Ik ga er van uit, dat er geen sprake zal zijn van «te» hoge prijzen. Overigens meen ik, dat ook voor wat betreft het eventueel inzetten van eigen vermogen sprake zal moeten zijn van maatwerk. Bij een afweging daaromtrent zal in ieder geval een ongestoorde continuïteit van de ontvangende instelling voorop moeten staan. Ik zal daar zorgvuldig op toezien.

* De gemeenten geven aan, dat zij in het plan van aanpak een onderzoek missen naar de mogelijkheid dat financiers bijdragen aan de leniging van de nood, dan wel dat er maatregelen getroffen worden om de risicovolle financieringstructuur te verbeteren.

Hieromtrent kan ik het volgende mededelen:

De WBL heeft inmiddels informeel overleg opgestart met de belangrijkste financiers. Zodra meer zicht bestaat op steun van het CFV en toelating van de WBL tot de faciliteiten van het Waarborgfonds Sociale Woningbouw (WSW) zal formeel overleg kunnen worden gevoerd over maatregelen om het thans aanwezige risicoprofiel te verbeteren.

Inmiddels zijn reeds leningen afgelost tot een bedrag van ca. 12 miljoen gulden.

* Zowel de gemeenten als het WBL-bestuur geven aan, in het verlengde van het plan van aanpak, dat er geen belemmeringen dienen te worden opgeworpen om de verliezen te beperken door thans al maatregelen te nemen waar mogelijk.

Ik kan mij volledig in die standpunten vinden. Feitelijk gebeurt dit ook. Er zijn bijvoorbeeld maatregelen getroffen die de leegstand in bepaalde complexen belangrijk hebben verminderd.

* Het WBL-bestuur kondigt in haar brief aan ten spoedigste te zullen komen tot een statutenwijziging, teneinde de in het plan van aanpak voorgestelde organisatiestructuur te effectueren en op dat moment haar mandaat ter beschikking te stellen.

Het eerste is een belangrijke bijdrage aan de soepele voortgang van het saneringsproces. Het tweede volgt automatisch uit het eerste.

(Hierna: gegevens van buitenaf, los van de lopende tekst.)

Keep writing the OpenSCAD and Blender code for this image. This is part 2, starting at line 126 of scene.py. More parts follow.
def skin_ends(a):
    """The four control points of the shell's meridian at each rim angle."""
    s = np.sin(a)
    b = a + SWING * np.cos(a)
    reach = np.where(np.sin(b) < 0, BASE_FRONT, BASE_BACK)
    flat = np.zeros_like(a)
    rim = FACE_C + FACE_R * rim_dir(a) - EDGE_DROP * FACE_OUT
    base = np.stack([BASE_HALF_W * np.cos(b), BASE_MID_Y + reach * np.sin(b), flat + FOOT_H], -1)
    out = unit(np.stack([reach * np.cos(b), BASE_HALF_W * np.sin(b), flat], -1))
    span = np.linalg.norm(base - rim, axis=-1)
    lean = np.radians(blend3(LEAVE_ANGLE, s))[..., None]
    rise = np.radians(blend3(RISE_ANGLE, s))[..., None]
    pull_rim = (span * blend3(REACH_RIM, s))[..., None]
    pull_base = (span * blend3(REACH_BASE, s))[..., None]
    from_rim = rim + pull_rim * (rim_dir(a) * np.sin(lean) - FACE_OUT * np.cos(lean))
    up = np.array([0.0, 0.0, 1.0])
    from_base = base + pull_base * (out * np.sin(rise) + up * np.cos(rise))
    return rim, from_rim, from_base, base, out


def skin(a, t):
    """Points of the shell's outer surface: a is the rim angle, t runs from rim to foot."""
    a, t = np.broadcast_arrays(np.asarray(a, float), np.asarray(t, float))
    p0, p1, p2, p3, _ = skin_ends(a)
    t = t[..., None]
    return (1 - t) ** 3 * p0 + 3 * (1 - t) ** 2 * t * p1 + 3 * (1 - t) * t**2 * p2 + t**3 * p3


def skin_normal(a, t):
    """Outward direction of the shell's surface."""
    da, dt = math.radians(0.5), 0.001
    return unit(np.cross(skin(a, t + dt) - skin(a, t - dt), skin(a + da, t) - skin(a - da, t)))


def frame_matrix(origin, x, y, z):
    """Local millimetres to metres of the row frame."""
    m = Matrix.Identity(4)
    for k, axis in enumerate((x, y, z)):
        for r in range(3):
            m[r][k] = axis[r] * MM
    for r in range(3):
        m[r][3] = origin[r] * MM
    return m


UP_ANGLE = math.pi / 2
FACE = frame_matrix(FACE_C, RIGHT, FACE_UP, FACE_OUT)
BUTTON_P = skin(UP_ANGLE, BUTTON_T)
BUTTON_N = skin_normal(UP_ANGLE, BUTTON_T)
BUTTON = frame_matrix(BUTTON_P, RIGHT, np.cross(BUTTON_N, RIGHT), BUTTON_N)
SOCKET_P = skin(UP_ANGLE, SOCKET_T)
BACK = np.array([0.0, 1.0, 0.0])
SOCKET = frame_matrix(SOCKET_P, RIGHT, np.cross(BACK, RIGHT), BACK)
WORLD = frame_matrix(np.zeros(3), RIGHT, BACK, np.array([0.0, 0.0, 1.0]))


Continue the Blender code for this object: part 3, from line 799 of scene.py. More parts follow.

Inmiddels heeft het bestuur op 5 december 1995 besloten tot het wijzigen van de statuten. Per zelfde datum heeft het bestuur aan de heer Kempen volmacht verleend om de WBL in alle opzichten te vertegenwoordigen.

* Het WBL-bestuur deelt in haar brief mede, dat de voorzitter van de Raad van Commissarissen zijn standpunt over zijn positie «de komende dagen» zal bepalen.

Inmiddels is de voorzitter per 23 november 1995 afgetreden. Een schriftelijke bevestiging ontbreekt nog.

Ik ga er van uit u met het voorgaande voldoende te hebben geïnformeerd.

De Staatssecretaris van Volkshuisvesting, Ruimtelijke Ordening en Milieubeheer,

D. K. J. Tommel


XNoot
1

Nr. 8 is abusievelijk overgeslagen.

XNoot
2

Ter inzage gelegd bij de afdeling Parlementaire Documentatie.